--- Given information ---
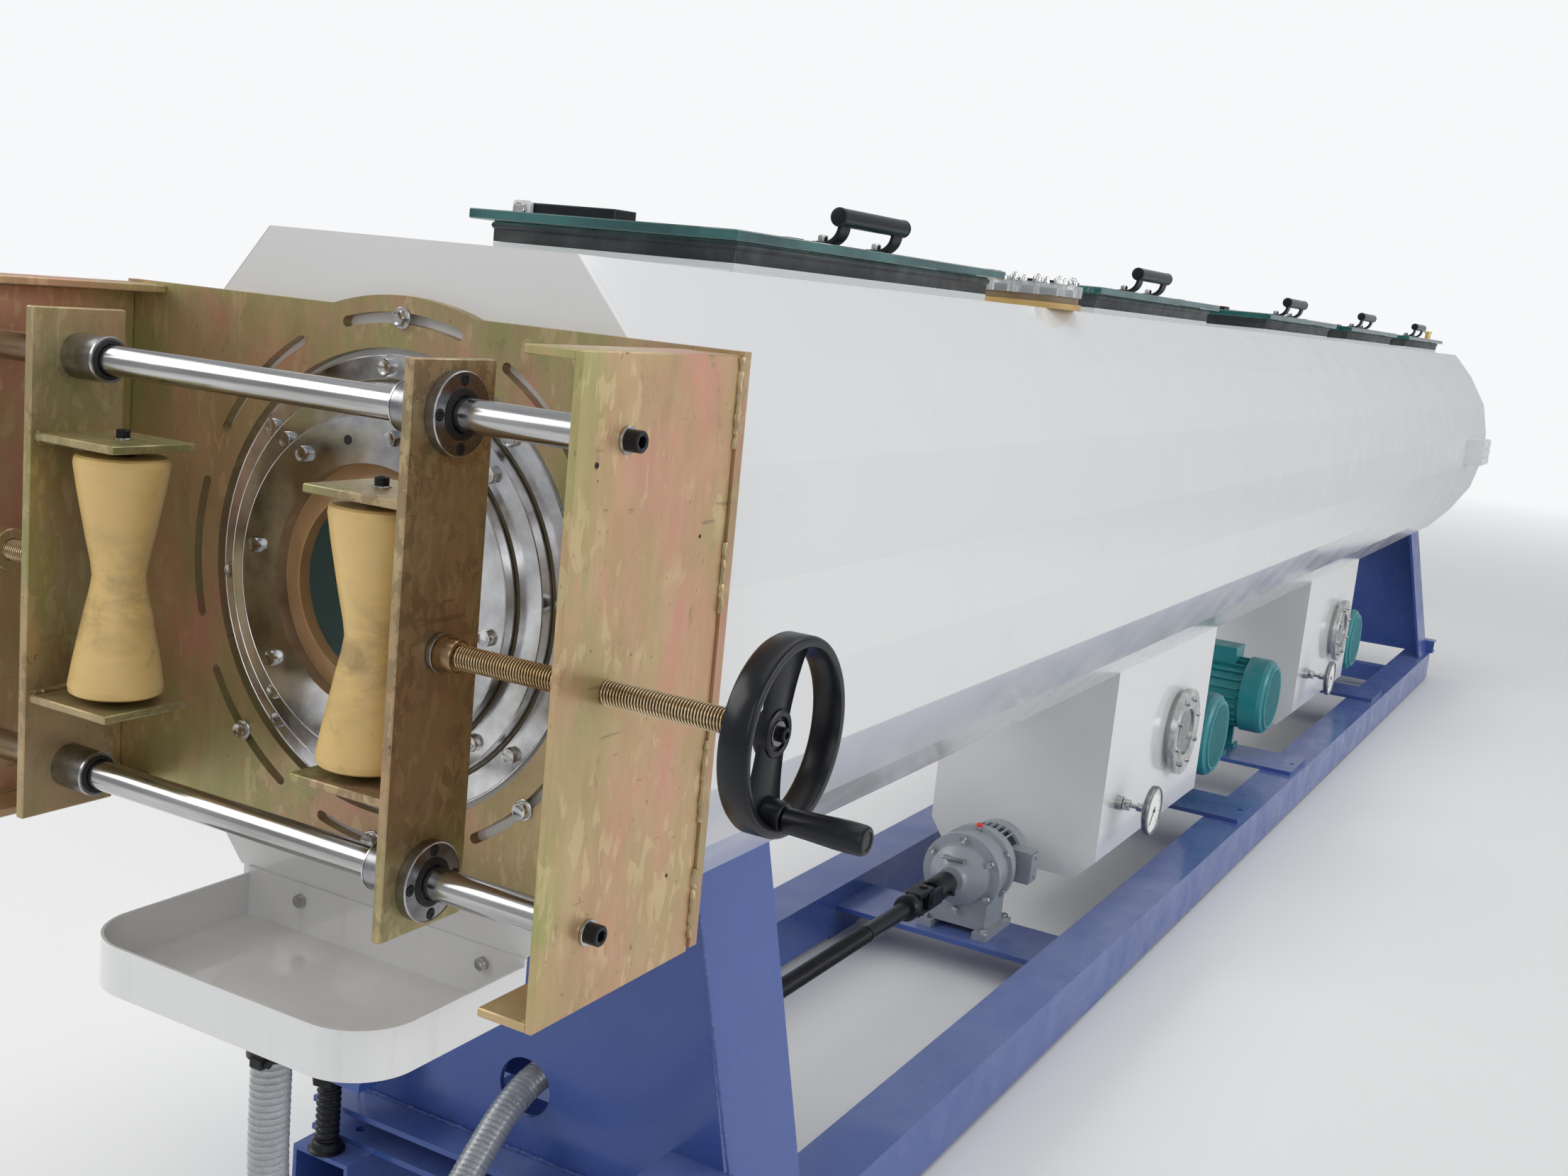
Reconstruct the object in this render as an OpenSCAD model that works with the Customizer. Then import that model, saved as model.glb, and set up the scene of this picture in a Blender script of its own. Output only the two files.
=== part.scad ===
// Spray cooling and vacuum sizing tank of a plastic pipe line, with a pipe centring clamp at its outlet end.
// Millimetres. The machine's own frame has x = 0 on the outlet end plate, y = 0 and z = axis_h on the pipe's axis.

/* [Machine] */
// Length of the tank over its two end plates
tank_len = 5940; // [4400:10:8000]
// Height of the pipe's axis above the floor
axis_h = 930; // [900:5:1300]

/* [Tank section] */
// Half width of the flat top and bottom
flat_half = 197; // [150:1:230]
// Height of the flat top above the axis
flat_z = 348; // [320:1:420]
// Half width at the shoulder fold
shoulder_half = 270; // [240:1:300]
// Height of the shoulder fold above the axis
shoulder_z = 266; // [220:1:300]
// Half width at the flank fold
flank_half = 333; // [300:1:350]
// Height of the flank fold above the axis
flank_z = 163; // [120:1:200]
// Half width at the widest fold
waist_half = 358; // [340:1:380]
// Height of the widest fold above the axis
waist_z = 52; // [30:1:90]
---
Each line above must be printed exactly as it appears.

**Answer to this exercise**
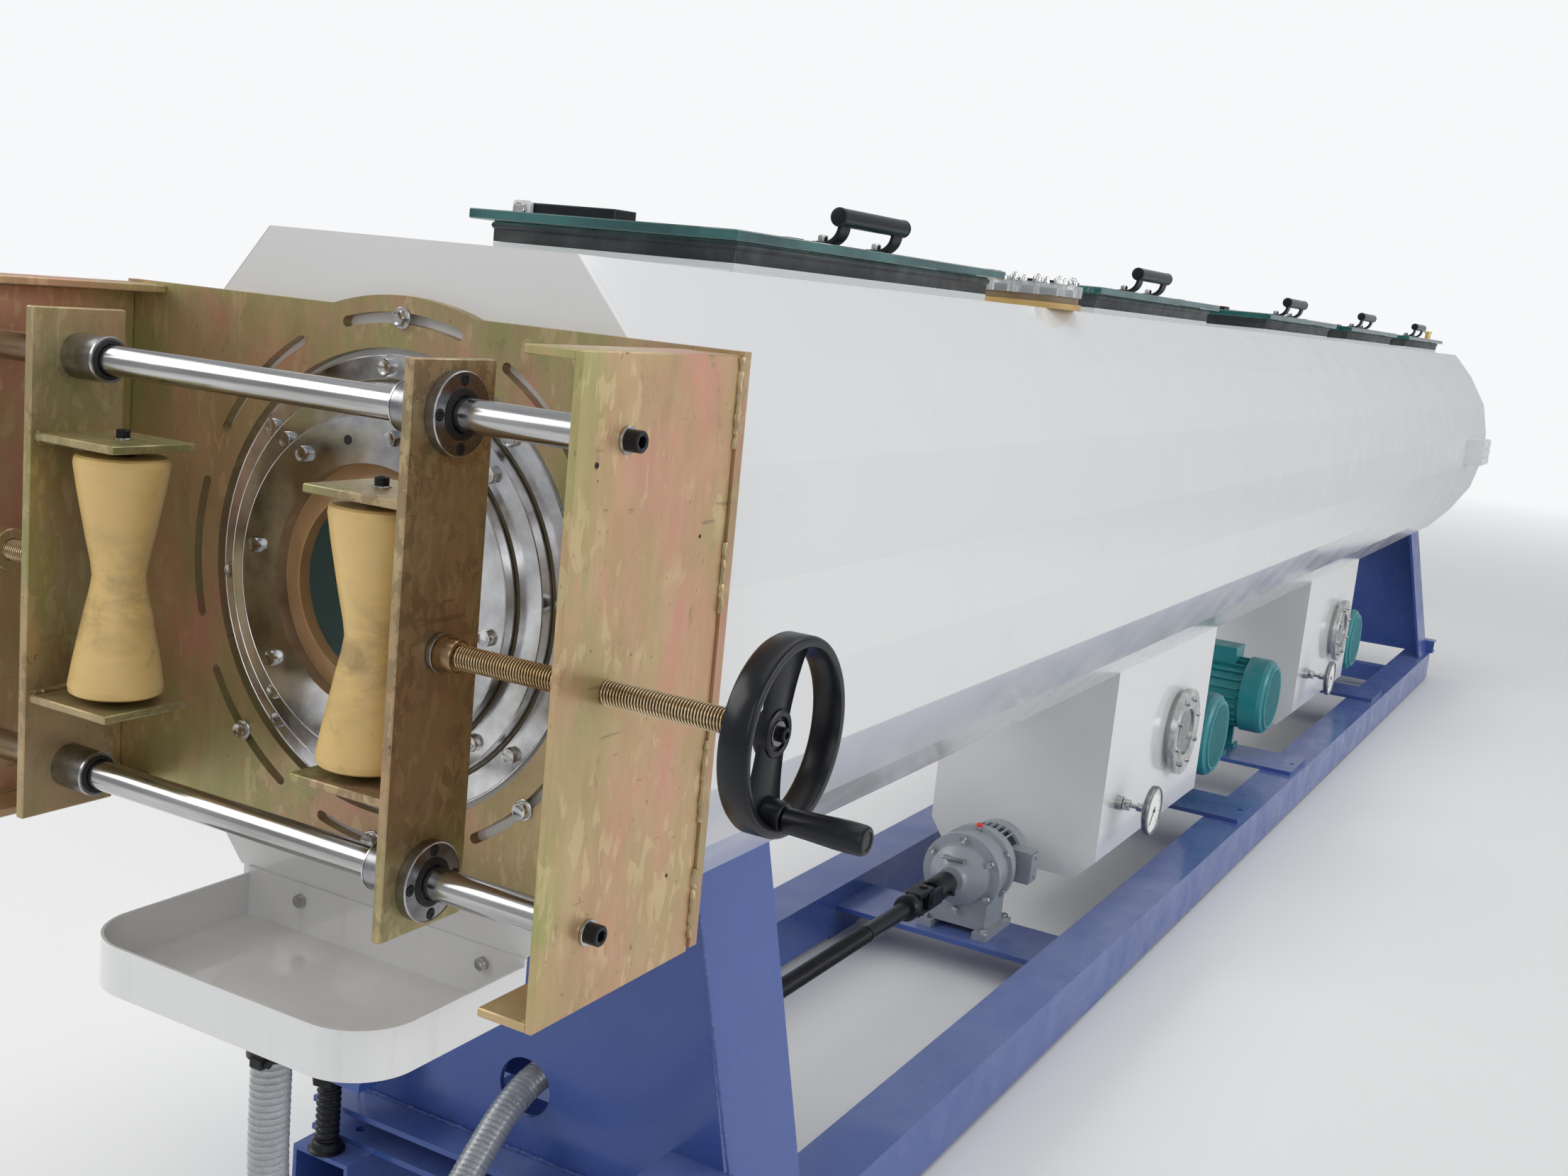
Reconstruct the object in this render as an OpenSCAD model that works with the Customizer. Then import that model, saved as model.glb, and set up the scene of this picture in a Blender script of its own. Output only the two files.
=== part.scad ===
// Spray cooling and vacuum sizing tank of a plastic pipe line, with a pipe centring clamp at its outlet end.
// Millimetres. The machine's own frame has x = 0 on the outlet end plate, y = 0 and z = axis_h on the pipe's axis.

/* [Machine] */
// Length of the tank over its two end plates
tank_len = 5940; // [4400:10:8000]
// Height of the pipe's axis above the floor
axis_h = 930; // [900:5:1300]

/* [Tank section] */
// Half width of the flat top and bottom
flat_half = 197; // [150:1:230]
// Height of the flat top above the axis
flat_z = 348; // [320:1:420]
// Half width at the shoulder fold
shoulder_half = 270; // [240:1:300]
// Height of the shoulder fold above the axis
shoulder_z = 266; // [220:1:300]
// Half width at the flank fold
flank_half = 333; // [300:1:350]
// Height of the flank fold above the axis
flank_z = 163; // [120:1:200]
// Half width at the widest fold
waist_half = 358; // [340:1:380]
// Height of the widest fold above the axis
waist_z = 52; // [30:1:90]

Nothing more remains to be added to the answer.